Your instructions
Reproduce, word for word, every line from the first one down to the line containing "# Lower brackets and their bolts", and nothing else.
____ Rows
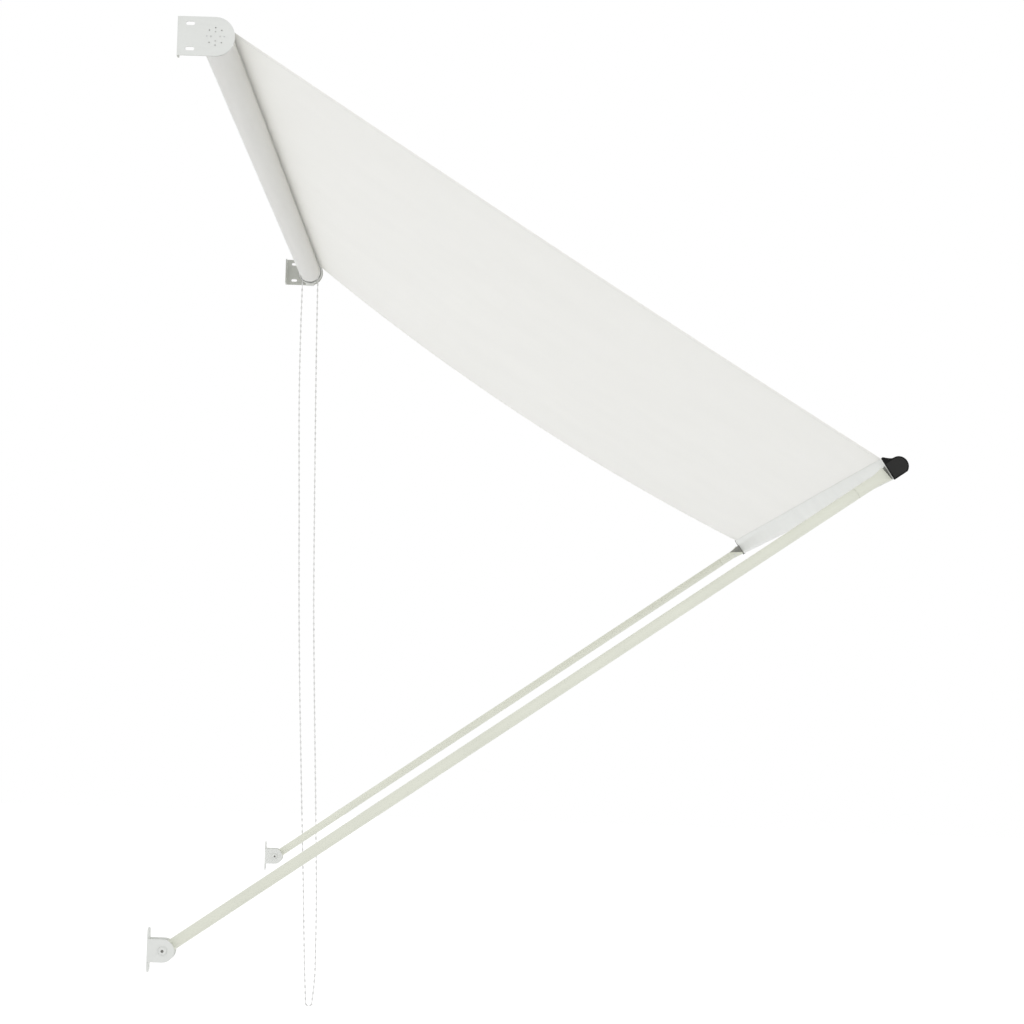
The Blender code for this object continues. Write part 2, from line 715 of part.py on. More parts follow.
def make_chain():
    """The part over the wheel, held by the drive, and the loop that hangs below it."""
    y = RIGHT.y(CHAIN_INSET)
    over = [(AXIS[0] + PITCH_RADIUS, y, -CHAIN_TAIL)]
    over += [(x, y, z) for x, z in arc(AXIS, PITCH_RADIUS, 0, 180, SMALL_STEPS)]
    over += [(AXIS[0] - PITCH_RADIUS, y, -CHAIN_TAIL)]
    finish(wire("chain_on_wheel", over, CHAIN_RADIUS), CHAIN_PLASTIC, smooth=60)
    places = CHAIN_WALL_STRAND + CHAIN_BOTTOM + CHAIN_OUTER_STRAND
    route = [Vector((x * MM, y, z * MM)) for x, z in places]
    fine = smooth_route(route, CHAIN_POINTS)
    last = len(fine) - 1
    line = [place for index, place in enumerate(fine)
            if index % CHAIN_STRIDE == 0 or index == last or place.z < CHAIN_BEND_HEIGHT * MM]
    finish(wire("bead_chain", line, CHAIN_RADIUS), CHAIN_PLASTIC, smooth=60)


# Lower brackets and their bolts

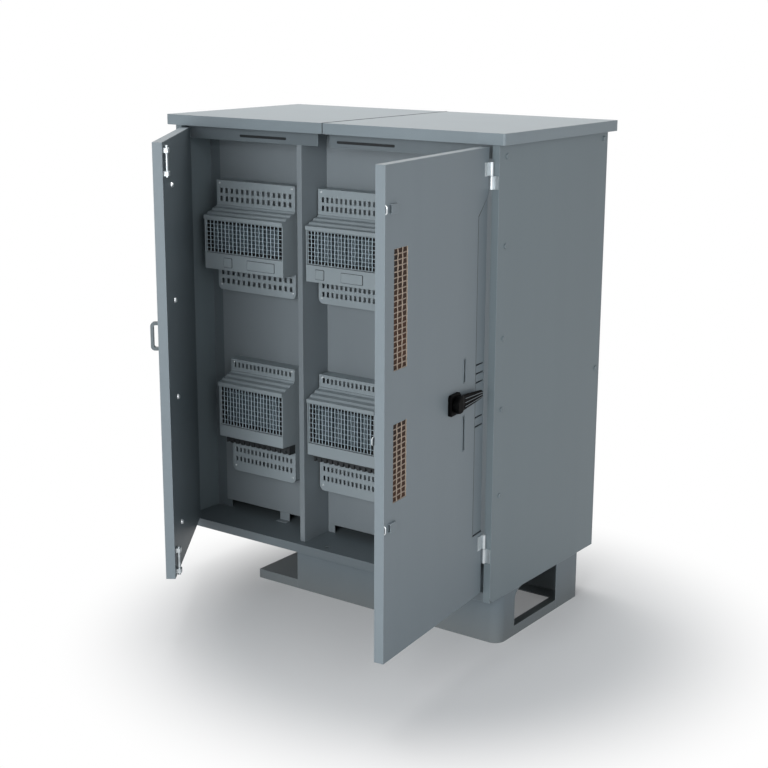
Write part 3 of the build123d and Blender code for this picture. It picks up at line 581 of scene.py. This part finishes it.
cooler_grey = dark_moulding("cooler_grey", linear(88, 98, 104), 0.5, 0.1)
terminal_black = dark_moulding("terminal_black", linear(48, 51, 53), 0.5, 0.1)
dress([module + "_cooler" for module in module_names], cooler_grey)
dress(["lower_left_terminals", "lower_right_terminals"], terminal_black)


# Wire guards: drawn wires, woven over and under each other and welded into a square-bar frame,
# set into each housing's window. The upright wires are the thicker ones. A black foam frame
# lies between each guard and the cooler behind it.
weave, weave_source = new_geometry("wire_weave", [
    ("Width", "NodeSocketFloat", 0.3),
    ("Height", "NodeSocketFloat", 0.1),
    ("Columns", "NodeSocketInt", 18),
    ("Rows", "NodeSocketInt", 8),
    ("Upright wire", "NodeSocketFloat", 0.001),
    ("Level wire", "NodeSocketFloat", 0.001),
    ("Frame", "NodeSocketFloat", 0.003),
    ("Bend", "NodeSocketFloat", 0.0008),
    ("Wire finish", "NodeSocketMaterial", None),
    ("Frame finish", "NodeSocketMaterial", None),
])


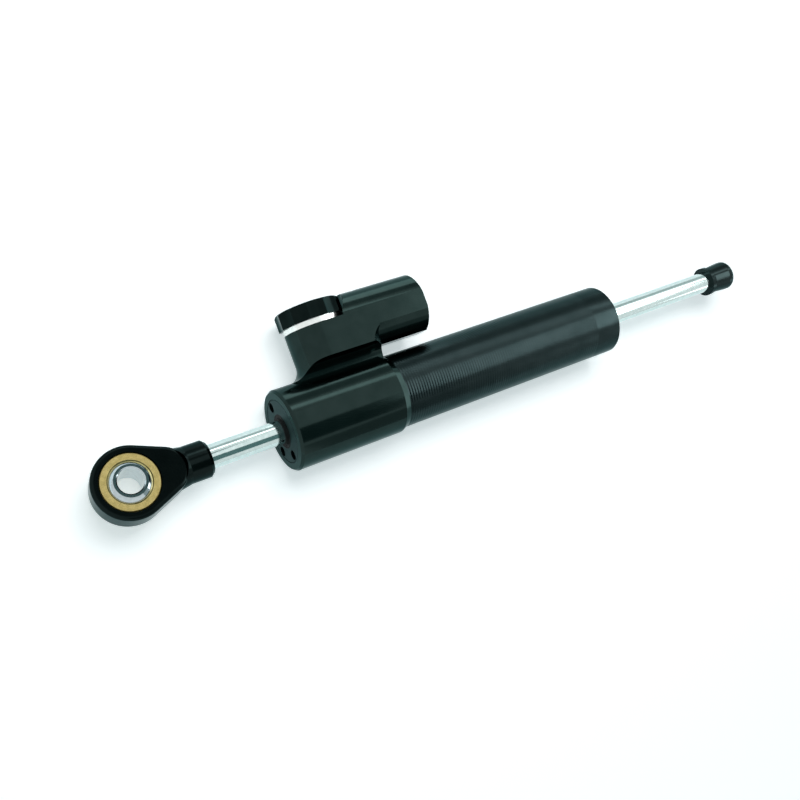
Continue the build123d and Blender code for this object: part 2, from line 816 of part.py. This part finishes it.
parts = {
    "main_block": main_block(),
    "outer_tube": outer_tube(),
    "inner_cylinder": inner_cylinder(),
    "front_gland": front_frame * gland(front_gland_length),
    "rear_gland": rear_frame * gland(rear_gland_length),
    "front_guide_bush": front_frame * guide_bush(front_gland_length),
    "rear_guide_bush": rear_frame * guide_bush(rear_gland_length),
    "front_rod_seal": front_frame * rod_seal(),
    "rear_rod_seal": rear_frame * rod_seal(),
    "front_wiper": front_frame * wiper(),
    "rear_wiper": rear_frame * wiper(),
    "front_gland_o_ring": front_frame * gland_o_ring(),
    "rear_gland_o_ring": rear_frame * gland_o_ring(),
    "valve_seat": valve_seat(),
    "index_ring": index_ring(),
    "reservoir_plug": reservoir_plug(),
    "plug_o_ring": reservoir_o_ring(plug_groove_x()),
    "plug_circlip": plug_circlip(),
    "fill_screw": fill_screw(),
    "piston": piston(),
    "piston_ring": piston_ring(),
    "piston_rod": piston_rod(),
    "piston_circlips": piston_circlips(),
    "eye_housing": eye_housing(),
    "bearing_race": bearing_race(),
    "bearing_ball": bearing_ball(),
    "rod_end_cap": rod_end_cap(),
    "adjuster_knob": adjuster_knob(),
    "knob_spindle": knob_spindle(),
    "knob_screw": knob_screw(),
    "adjuster_needle": adjuster_needle(),
    "needle_o_ring": needle_o_ring(),
    "compensator_piston": compensator_piston(),
    "compensator_o_ring": reservoir_o_ring(compensator_groove_x()),
}

os.makedirs("parts", exist_ok=True)
for name, shape in parts.items():
    export_step(shape, f"parts/{name}.step")
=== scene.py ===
# Steering damper: finishes, turned skin of the tube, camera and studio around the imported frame. Metres.
import json
import math

import bpy
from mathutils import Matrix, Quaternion, Vector

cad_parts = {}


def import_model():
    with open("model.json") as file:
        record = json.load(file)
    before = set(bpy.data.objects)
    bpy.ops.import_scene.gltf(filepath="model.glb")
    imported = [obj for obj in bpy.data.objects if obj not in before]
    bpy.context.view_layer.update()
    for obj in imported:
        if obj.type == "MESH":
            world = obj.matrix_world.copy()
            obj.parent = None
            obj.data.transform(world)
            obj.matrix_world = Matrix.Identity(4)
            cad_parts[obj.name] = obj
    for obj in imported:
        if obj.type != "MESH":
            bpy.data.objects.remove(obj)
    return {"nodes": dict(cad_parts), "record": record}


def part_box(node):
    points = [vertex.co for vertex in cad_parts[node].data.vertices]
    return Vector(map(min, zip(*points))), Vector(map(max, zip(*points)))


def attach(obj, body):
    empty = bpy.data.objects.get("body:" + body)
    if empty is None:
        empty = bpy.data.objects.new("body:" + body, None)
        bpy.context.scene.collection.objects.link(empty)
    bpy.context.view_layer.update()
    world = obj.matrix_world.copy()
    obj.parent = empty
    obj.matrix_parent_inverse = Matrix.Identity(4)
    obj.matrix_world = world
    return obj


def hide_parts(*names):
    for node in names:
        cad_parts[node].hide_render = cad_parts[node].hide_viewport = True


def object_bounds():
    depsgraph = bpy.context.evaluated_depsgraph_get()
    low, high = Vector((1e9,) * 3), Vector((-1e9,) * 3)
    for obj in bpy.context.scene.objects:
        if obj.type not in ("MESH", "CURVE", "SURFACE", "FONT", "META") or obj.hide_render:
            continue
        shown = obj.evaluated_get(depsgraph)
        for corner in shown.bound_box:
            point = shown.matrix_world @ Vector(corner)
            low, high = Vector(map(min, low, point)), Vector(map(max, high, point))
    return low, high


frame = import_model()
cad_low, cad_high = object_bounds()
nodes = frame["nodes"]

MM = 0.001

# Sizes taken from the frame
tube_low, tube_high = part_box("outer_tube")
tube_end = tube_high.x
tube_radius = tube_high.z
spigot_end = tube_low.x
eye_mount = next(m for m in frame["record"]["mounts"] if m["name"] == "rod_eye_bore")
eye_centre = Vector(eye_mount["pos_m"])
eye_axis = Vector(eye_mount["axis"])
eye_roll = math.atan2(eye_axis.y, eye_axis.z)

# Outer tube: turned grooves, and its band, bore and spigot as on the solid
groove_pitch = 1.0 * MM
groove_depth = 0.04 * MM
plain_band = 10.4 * MM
tube_bore_radius = 10.7 * MM
spigot_radius = 11.9 * MM
end_chamfer = 0.4 * MM
tube_facets = 96
groove_edge_angle = 6
same_point = 0.001 * MM

# Knob: rounded edges
knob_edge_width = 0.2 * MM
knob_edge_angle = 40


# Helpers for pieces
def make_active(piece):
    bpy.ops.object.select_all(action="DESELECT")
    piece.select_set(True)
    bpy.context.view_layer.objects.active = piece


def edit_ring(piece, x, radius=None):
    """Opens the piece for editing with its points at this x selected, or only those at this radius too."""
    make_active(piece)
    bpy.ops.object.mode_set(mode="EDIT")
    bpy.ops.mesh.select_all(action="DESELECT")
    bpy.ops.object.mode_set(mode="OBJECT")
    for v in piece.data.vertices:
        v.select = abs(v.co.x - x) < same_point
        if radius is not None and abs(math.hypot(v.co.y, v.co.z) - radius) > same_point:
            v.select = False
    bpy.ops.object.mode_set(mode="EDIT")
    bpy.ops.mesh.select_mode(type="VERT")


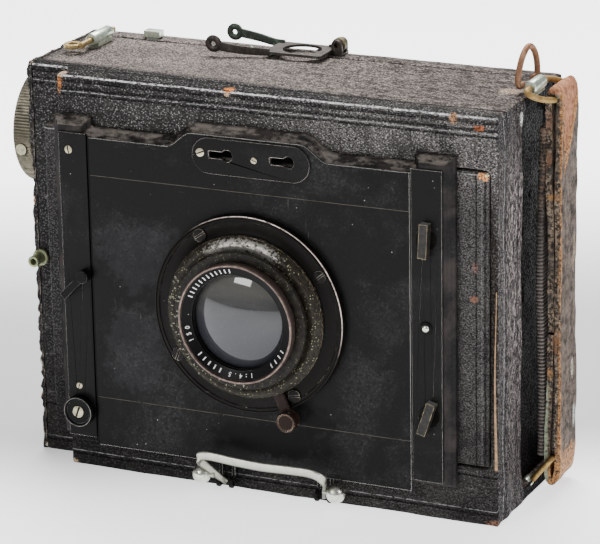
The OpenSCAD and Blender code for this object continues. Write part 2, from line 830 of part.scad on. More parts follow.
________
Worked solution
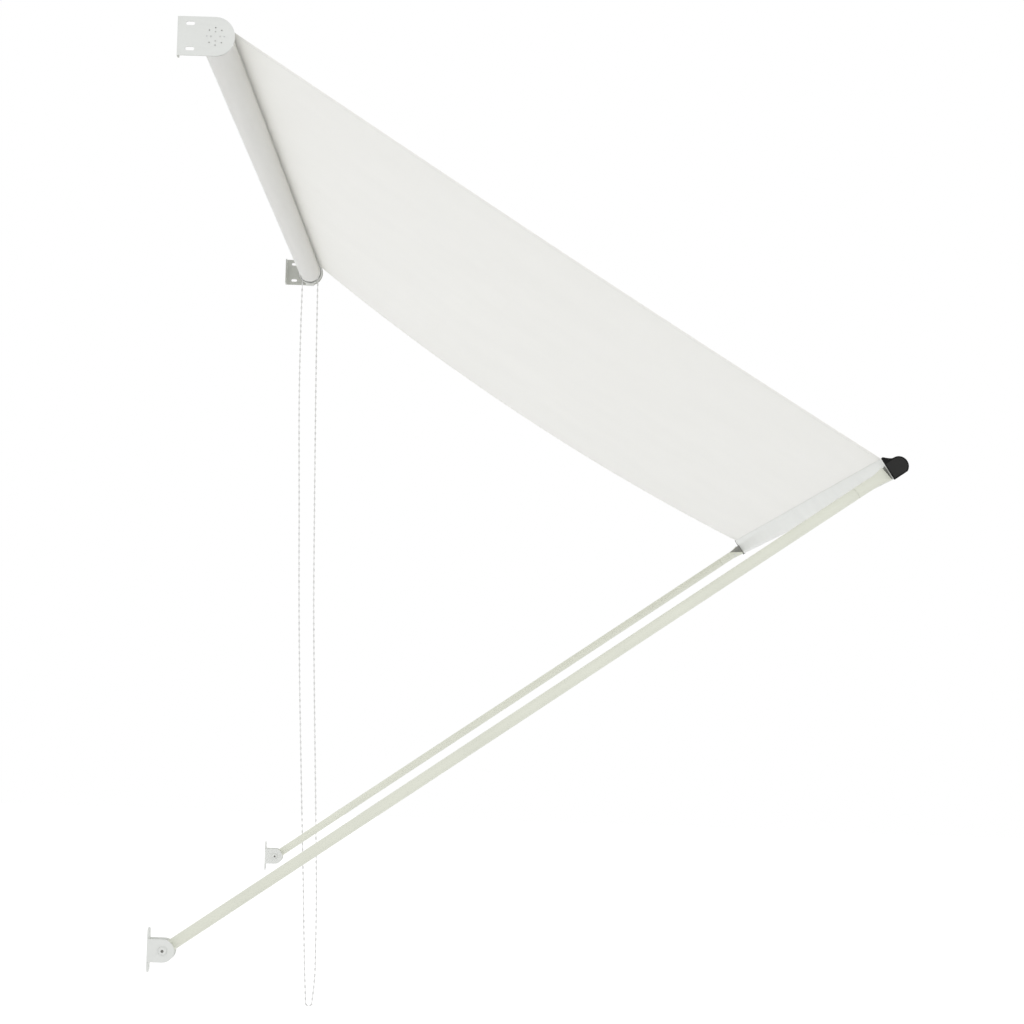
The Blender code for this object continues. Write part 2, from line 715 of part.py on. More parts follow.
def make_chain():
    """The part over the wheel, held by the drive, and the loop that hangs below it."""
    y = RIGHT.y(CHAIN_INSET)
    over = [(AXIS[0] + PITCH_RADIUS, y, -CHAIN_TAIL)]
    over += [(x, y, z) for x, z in arc(AXIS, PITCH_RADIUS, 0, 180, SMALL_STEPS)]
    over += [(AXIS[0] - PITCH_RADIUS, y, -CHAIN_TAIL)]
    finish(wire("chain_on_wheel", over, CHAIN_RADIUS), CHAIN_PLASTIC, smooth=60)
    places = CHAIN_WALL_STRAND + CHAIN_BOTTOM + CHAIN_OUTER_STRAND
    route = [Vector((x * MM, y, z * MM)) for x, z in places]
    fine = smooth_route(route, CHAIN_POINTS)
    last = len(fine) - 1
    line = [place for index, place in enumerate(fine)
            if index % CHAIN_STRIDE == 0 or index == last or place.z < CHAIN_BEND_HEIGHT * MM]
    finish(wire("bead_chain", line, CHAIN_RADIUS), CHAIN_PLASTIC, smooth=60)


# Lower brackets and their bolts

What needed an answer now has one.